È questa la “bizzarra” (weird, che è la parola del momento) storia di due vicepresidenti, balzati ai vertici dell’attenzione mediatica da qualche settimana. Il primo, JD Vance, è stato nominato al ruolo di numero due da Trump durante la Convention del GOP di luglio. La seconda, Kamala Harris, è la vice di Joe Biden dal 2021, ma si può considerarla già di fatto promossa alla nomination del partito Democratico.
Quindi meritano la copertina dei giornali e delle reti televisive. E qui torna in auge la collaudata tecnica dei grandi media del mainstream – al 90% di sinistra e pro Democratici – di creare le “narrazioni” funzionali alla causa politica da propugnare.
Partiamo da Vance. Il suo passato è un libro aperto. Libro in senso proprio, perché la sua fama se l’era costruita con un bestseller diventato film. Dentro c’era la rappresentazione spietata delle sue origini, delle vergogne umane di una famiglia dell’America misera e miserevole. Senza censure, ma con un messaggio di redenzione: ci si può trovare nelle condizioni sociali più difficili e negative, però ci si può riscattare, individualmente, ognuno con la propria forza di volontà.
Che cosa sappiamo di lui, leggendo un articolo in prima pagina del New York Times? Che anni fa aveva offeso le donne con una battuta in tv sulle “gattare senza figli” e che lui non voleva offendere i gatti. Silenzio però sul vero allarme: l’America, con il tasso di 1,6 figli per donna, è ormai lontana dal 2,1 che assicura almeno il mantenimento della popolazione. Per combattere questo trend, Vance aveva anche ventilato l’idea di punire fiscalmente le famiglie senza figli. “Vuoi farmi pagare più tasse per prenderti cura dei figli di altri? Siamo sicuri che è un Repubblicano? Per me è un imbecille” è il commento che il Times ha affidato al fondatore di un sito di tifoseria sportiva presentato come la “personificazione della ‘cultura’ maschilista che popola molta parte del movimento di Trump”. Quindi: senza dire che i politici, Democratici e Repubblicani, hanno appoggiato da anni misure di sconti fiscali a favore di chi ha più figli (giusta o sbagliata, l’idea è in sostanza la stessa di Vance, solo capovolta), la conclusione per il lettore è netta: Vance è un imbecille e anche i Repubblicani, divisi, lo detestano.
Il trattamento riservato a Kamala è meno rozzo, ma con la speranza – per me ardita – d’essere efficace.
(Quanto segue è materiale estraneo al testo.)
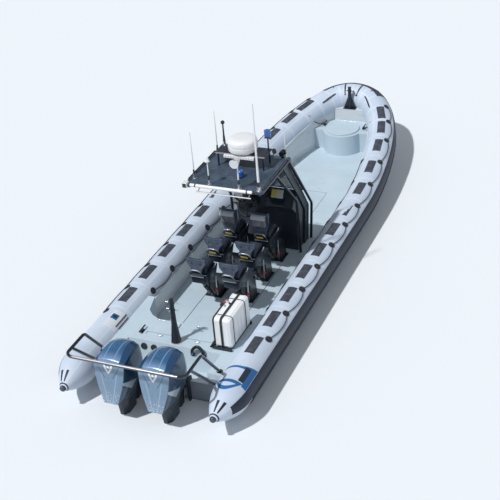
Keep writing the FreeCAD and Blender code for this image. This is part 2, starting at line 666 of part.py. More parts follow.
# Antennas and poles: x, y, base height, top height, base radius, tip radius
roof_top = ROOF_Z - 6 + ROOF_T
ANTENNAS = [
    (-1500.0, 600.0, roof_top, 2930.0, 14.0, 5.0),
    (-560.0, 600.0, roof_top, 2890.0, 14.0, 5.0),
    (-1655.0, -600.0, roof_top, 3600.0, 22.0, 10.0),
    (-450.0, -590.0, roof_top, 2760.0, 9.0, 5.0),
    (-1640.0, 270.0, roof_top, 2520.0, 12.0, 10.0),
    (-1660.0, -260.0, roof_top, 2560.0, 14.0, 12.0),
    (-700.0, 390.0, SHELF[3], 2740.0, 18.0, 12.0),
]
whips = [taper((x, y, z0), (x, y, z1), r0, r1) for x, y, z0, z1, r0, r1 in ANTENNAS]
node("antennas", *whips)

# What the poles carry: satellite receiver, mushroom and loudhailer horn
receiver = Part.makeSphere(34.0, V(ANTENNAS[6][0], ANTENNAS[6][1], ANTENNAS[6][3] + 28)).cut(whips[6])
mushroom = Part.makeCone(46.0, 24.0, 46.0, V(ANTENNAS[4][0], ANTENNAS[4][1], ANTENNAS[4][3] + GAP))
horn_x, horn_y, horn_z = ANTENNAS[5][0], ANTENNAS[5][1], ANTENNAS[5][3] + 40.0
horn = taper((horn_x - 120, horn_y, horn_z), (horn_x + 60, horn_y, horn_z), 78.0, 34.0).cut(whips[5])
camera_box = soft_box(ROOF_X0 - 130, ROOF_X0 - 20, 575.0, 665.0, ROOF_Z + 20, ROOF_Z + 110, 14.0)
camera_arm = rod((ROOF_X0 - 40, 620.0, ROOF_Z + 50), (ROOF_X0 + 40, 620.0, ROOF_Z + 14), 12.0)
spot_lamp = taper((ROOF_X1 - 90, -530, roof_top + 78), (ROOF_X1 + 26, -530, roof_top + 78), 46.0, 58.0)
spot_foot = rod((ROOF_X1 - 40, -530, roof_top), (ROOF_X1 - 40, -530, roof_top + 50), 24.0)
node("roof_sensors", receiver, mushroom, horn, fused([camera_box, camera_arm]).cut(roof), fused([spot_lamp, spot_foot]))

# Blue beacons, one on the roof and one on a short pole at the shelf's starboard end
BEACON_R = 56.0
BEACON_H = 118.0
beacon_low = Part.makeCylinder(BEACON_R, BEACON_H, V(-1280.0, -125.0, roof_top))
pole_top = SHELF[3] + 230.0
beacon_pole = rod((-700.0, -400.0, SHELF[3]), (-700.0, -400.0, pole_top), 13.0)
beacon_high = Part.makeCylinder(BEACON_R, BEACON_H, V(-700.0, -400.0, pole_top))
node("beacons", beacon_low.makeFillet(14.0, [beacon_low.Edges[0]]), beacon_pole.fuse(beacon_high))

# Jockey seats in three rows of two: x of the back's front face, top of the back
SEAT_Y = 285.0
SEAT_ROWS = [(-940.0, 1330.0), (-1610.0, 1130.0), (-2300.0, 1130.0)]
SEAT_TOP_Z = 900.0
SEAT_UNDER_Z = 620.0
SEAT_L = 440.0
SEAT_HALF_W = 160.0
BACK_T = 92.0
BACK_OVERHANG = 48.0       # how far the back stands out behind the pod
BACK_TOP_W = 165.0         # half widths at the wings and at the neck
BACK_NECK_W = 88.0
BACK_HORN = 16.0           # rise of the wings over the middle
HOOP_R = 12.0
HOOP_HALF_W = 90.0
HOOP_Z0 = 780.0
HOOP_Z1 = 965.0
HOOP_LEAN = 112.0
PED_HALF_W = 112.0
PED_FOOT_T = 20.0
# Pedestal's outline: distance ahead of the pod's rear face, height. An upright column, raked aft at its head
PEDESTAL = [
    (495.0, SOLE_Z + PED_FOOT_T),
    (745.0, SOLE_Z + PED_FOOT_T),
    (715.0, 430.0),
    (425.0, SEAT_UNDER_Z),
    (150.0, SEAT_UNDER_Z),
    (480.0, 430.0),
]
pedestals, pods, backs, hoops = [], [], [], []
for front, back_z in SEAT_ROWS:
    rear = front - BACK_T + BACK_OVERHANG
    neck_z = SEAT_TOP_Z + GAP
    shoulder_z = back_z - 0.42 * (back_z - SEAT_TOP_Z)
    for y in (-SEAT_Y, SEAT_Y):
        foot = box(rear + PEDESTAL[0][0] - 30, rear + PEDESTAL[1][0] + 20, y - PED_HALF_W - 35, y + PED_HALF_W + 35,
                   SOLE_Z, SOLE_Z + PED_FOOT_T)
        stand = prism_xz([(rear + ahead, z) for ahead, z in PEDESTAL], y - PED_HALF_W, y + PED_HALF_W)
        pedestals.append(foot.fuse(stand))
        pods.append(soft_box(rear, rear + SEAT_L, y - SEAT_HALF_W, y + SEAT_HALF_W, SEAT_UNDER_Z + GAP,
                             SEAT_TOP_Z, 34.0))
        half = [(BACK_NECK_W, neck_z), (BACK_NECK_W + 12, neck_z + 60), (BACK_TOP_W - 8, shoulder_z),
                (BACK_TOP_W, back_z), (BACK_TOP_W - 46, back_z - BACK_HORN)]
        ring = [(y + w, z) for w, z in half] + [(y - w, z) for w, z in reversed(half)]
        panel = prism_yz(ring, front - BACK_T, front)
        upright = [e for e in panel.Edges if abs(e.tangentAt(e.FirstParameter).x) < 0.5]
        backs.append(panel.makeFillet(12.0, upright))
        bar = rear - GAP
        hoops.append(bent_rod([(bar, y - HOOP_HALF_W, HOOP_Z0), (bar - HOOP_LEAN, y - HOOP_HALF_W, HOOP_Z1),
                               (bar - HOOP_LEAN, y + HOOP_HALF_W, HOOP_Z1), (bar, y + HOOP_HALF_W, HOOP_Z0)],
                              HOOP_R, 60.0))
node("seat_pedestals", *pedestals)
node("seat_cushions", *pods)
node("seat_backrests", *backs)
node("seat_grab_rails", *[hoop.cut(pods[i]) for i, hoop in enumerate(hoops)])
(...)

Quanto ha detto e quanto ha fatto lei, ovviamente, è nel mirino dei Repubblicani, che hanno l’imbarazzo della scelta circa le sue posizioni da attaccare. Che fare, allora? Negare che siano mai esistite. Siccome è un fatto che Harris è una ultra liberal che ha sempre incarnato posizioni – legittime, per carità – ma radicali, ogni sforzo deve essere dedicato oggi a negarle. Del resto, sono inconciliabili con una campagna che vuole i voti moderati per vincere.
Aveva twittato, Kamala, un messaggio a favore del Minnesota Freedom Fund, il fondo che – nel pieno dei violenti disordini BLM e Antifa del 2020 dopo l’omicidio di George Floyd – raccoglieva soldi per aiutare i manifestanti arrestati per aver commesso atti illegali nelle strade? Oggi: ma Kamala non aveva versato nulla, che cosa volete che sia un tweet (replicato 15mila volte) ?
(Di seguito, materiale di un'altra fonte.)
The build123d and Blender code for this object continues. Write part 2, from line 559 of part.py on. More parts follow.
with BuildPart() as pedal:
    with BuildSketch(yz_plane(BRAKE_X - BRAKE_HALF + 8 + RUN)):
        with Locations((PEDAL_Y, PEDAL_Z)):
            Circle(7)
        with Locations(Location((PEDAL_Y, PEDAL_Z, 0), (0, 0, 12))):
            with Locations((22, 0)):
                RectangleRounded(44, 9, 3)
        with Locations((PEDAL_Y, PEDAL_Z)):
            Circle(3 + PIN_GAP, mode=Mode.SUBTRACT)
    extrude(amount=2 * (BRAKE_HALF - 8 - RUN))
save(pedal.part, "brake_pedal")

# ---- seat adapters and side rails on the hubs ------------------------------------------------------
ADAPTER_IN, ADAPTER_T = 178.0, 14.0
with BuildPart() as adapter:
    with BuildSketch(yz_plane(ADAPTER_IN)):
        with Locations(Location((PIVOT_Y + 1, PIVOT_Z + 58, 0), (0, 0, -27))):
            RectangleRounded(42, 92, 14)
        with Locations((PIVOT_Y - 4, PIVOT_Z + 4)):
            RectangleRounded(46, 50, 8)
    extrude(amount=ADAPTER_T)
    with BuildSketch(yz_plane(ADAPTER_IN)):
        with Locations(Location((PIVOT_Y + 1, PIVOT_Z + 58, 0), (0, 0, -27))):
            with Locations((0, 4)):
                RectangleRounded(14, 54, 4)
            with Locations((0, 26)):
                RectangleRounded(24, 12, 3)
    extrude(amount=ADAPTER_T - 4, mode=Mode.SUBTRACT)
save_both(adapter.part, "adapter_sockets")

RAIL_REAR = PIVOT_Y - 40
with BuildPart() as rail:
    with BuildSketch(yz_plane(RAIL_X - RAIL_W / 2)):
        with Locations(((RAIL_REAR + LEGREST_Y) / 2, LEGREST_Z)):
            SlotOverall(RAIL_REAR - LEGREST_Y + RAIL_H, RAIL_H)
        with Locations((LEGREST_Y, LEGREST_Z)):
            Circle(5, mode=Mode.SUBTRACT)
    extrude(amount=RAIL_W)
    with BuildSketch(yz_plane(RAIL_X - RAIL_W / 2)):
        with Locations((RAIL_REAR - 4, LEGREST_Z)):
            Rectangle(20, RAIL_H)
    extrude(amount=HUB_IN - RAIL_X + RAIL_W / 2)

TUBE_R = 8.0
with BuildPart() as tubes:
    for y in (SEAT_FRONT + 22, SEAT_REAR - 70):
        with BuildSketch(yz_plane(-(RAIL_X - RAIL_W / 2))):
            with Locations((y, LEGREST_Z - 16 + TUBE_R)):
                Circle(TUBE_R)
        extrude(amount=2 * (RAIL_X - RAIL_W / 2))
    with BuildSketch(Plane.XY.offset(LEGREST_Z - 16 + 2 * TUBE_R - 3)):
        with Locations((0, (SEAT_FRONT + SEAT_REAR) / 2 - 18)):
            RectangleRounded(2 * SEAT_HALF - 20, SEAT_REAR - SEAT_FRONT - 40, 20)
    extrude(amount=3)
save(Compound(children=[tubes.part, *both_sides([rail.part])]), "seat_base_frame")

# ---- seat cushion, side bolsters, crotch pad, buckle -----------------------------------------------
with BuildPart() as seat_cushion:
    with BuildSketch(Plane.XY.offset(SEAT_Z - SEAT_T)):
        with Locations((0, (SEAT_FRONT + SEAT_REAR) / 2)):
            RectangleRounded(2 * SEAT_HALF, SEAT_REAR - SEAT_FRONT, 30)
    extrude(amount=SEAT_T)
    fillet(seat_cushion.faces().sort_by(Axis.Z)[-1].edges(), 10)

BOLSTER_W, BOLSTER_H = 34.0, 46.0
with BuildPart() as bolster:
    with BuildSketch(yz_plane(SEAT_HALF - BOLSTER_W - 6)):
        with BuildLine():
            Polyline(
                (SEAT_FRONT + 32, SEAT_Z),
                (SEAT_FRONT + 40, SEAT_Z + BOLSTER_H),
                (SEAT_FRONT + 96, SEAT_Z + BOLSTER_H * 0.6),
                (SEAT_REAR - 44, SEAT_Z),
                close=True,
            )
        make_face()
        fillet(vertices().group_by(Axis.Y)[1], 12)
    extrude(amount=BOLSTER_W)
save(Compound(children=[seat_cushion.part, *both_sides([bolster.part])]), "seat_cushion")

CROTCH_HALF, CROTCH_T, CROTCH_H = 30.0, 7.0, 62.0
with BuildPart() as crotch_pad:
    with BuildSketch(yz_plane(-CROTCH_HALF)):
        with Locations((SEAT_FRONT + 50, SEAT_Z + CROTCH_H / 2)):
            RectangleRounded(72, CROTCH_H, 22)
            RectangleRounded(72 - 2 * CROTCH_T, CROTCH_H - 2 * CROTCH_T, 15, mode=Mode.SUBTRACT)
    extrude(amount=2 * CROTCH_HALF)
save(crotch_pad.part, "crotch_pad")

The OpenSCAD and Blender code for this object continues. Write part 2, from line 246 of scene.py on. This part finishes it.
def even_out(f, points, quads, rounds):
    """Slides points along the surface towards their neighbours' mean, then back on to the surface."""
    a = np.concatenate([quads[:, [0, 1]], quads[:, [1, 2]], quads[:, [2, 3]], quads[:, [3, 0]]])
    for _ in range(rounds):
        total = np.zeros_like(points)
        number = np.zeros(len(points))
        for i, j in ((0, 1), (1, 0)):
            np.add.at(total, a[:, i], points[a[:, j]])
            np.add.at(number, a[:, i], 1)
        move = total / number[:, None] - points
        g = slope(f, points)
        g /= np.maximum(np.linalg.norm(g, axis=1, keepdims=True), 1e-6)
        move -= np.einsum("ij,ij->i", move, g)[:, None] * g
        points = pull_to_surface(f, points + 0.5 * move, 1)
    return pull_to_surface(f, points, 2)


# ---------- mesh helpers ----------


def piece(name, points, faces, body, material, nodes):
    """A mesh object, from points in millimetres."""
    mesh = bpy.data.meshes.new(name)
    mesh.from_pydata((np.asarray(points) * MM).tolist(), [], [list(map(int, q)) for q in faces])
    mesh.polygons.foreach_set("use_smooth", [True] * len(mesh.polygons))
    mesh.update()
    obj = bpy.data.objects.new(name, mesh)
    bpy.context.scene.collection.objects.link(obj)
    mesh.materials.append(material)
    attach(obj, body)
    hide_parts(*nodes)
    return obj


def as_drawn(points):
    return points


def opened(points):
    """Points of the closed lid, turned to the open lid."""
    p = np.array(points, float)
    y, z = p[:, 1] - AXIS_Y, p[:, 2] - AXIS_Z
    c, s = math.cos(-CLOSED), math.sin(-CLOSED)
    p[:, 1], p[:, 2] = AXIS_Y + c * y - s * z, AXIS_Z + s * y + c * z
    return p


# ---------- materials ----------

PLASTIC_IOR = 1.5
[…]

Aveva detto nel 2020, in TV, “Sono assolutamente per il bando del fracking”? Oggi: dalla prima pagina del sito politico.com impariamo che “La campagna di Harris si impegnerà a non vietare il fracking dopo le accuse di Trump”. Cioè, non è che Kamala vietava, è che Trump si è inventato l’accusa.
Aveva scritto Govtrack, sito che monitora i politici “per rendere il governo più aperto e accessibile”, che Harris nel 2019 era il senatore “più liberal” per i suoi voti in Senato, anche più a sinistra di Sanders? Oggi: quel commento è stato semplicemente cancellato dal sito.
La chicca più gustosa è la storia della “zarina del confine”. Usa Today, CNN, Axios, Time e altri, in processione, tutti a giurare che non lo è mai stata. I lettori che hanno vissuto per quattro anni sapendo, grazie a queste stesse testate, che quella era la semplice e indubbia realtà, dovrebbero farsi ridare i soldi degli abbonamenti.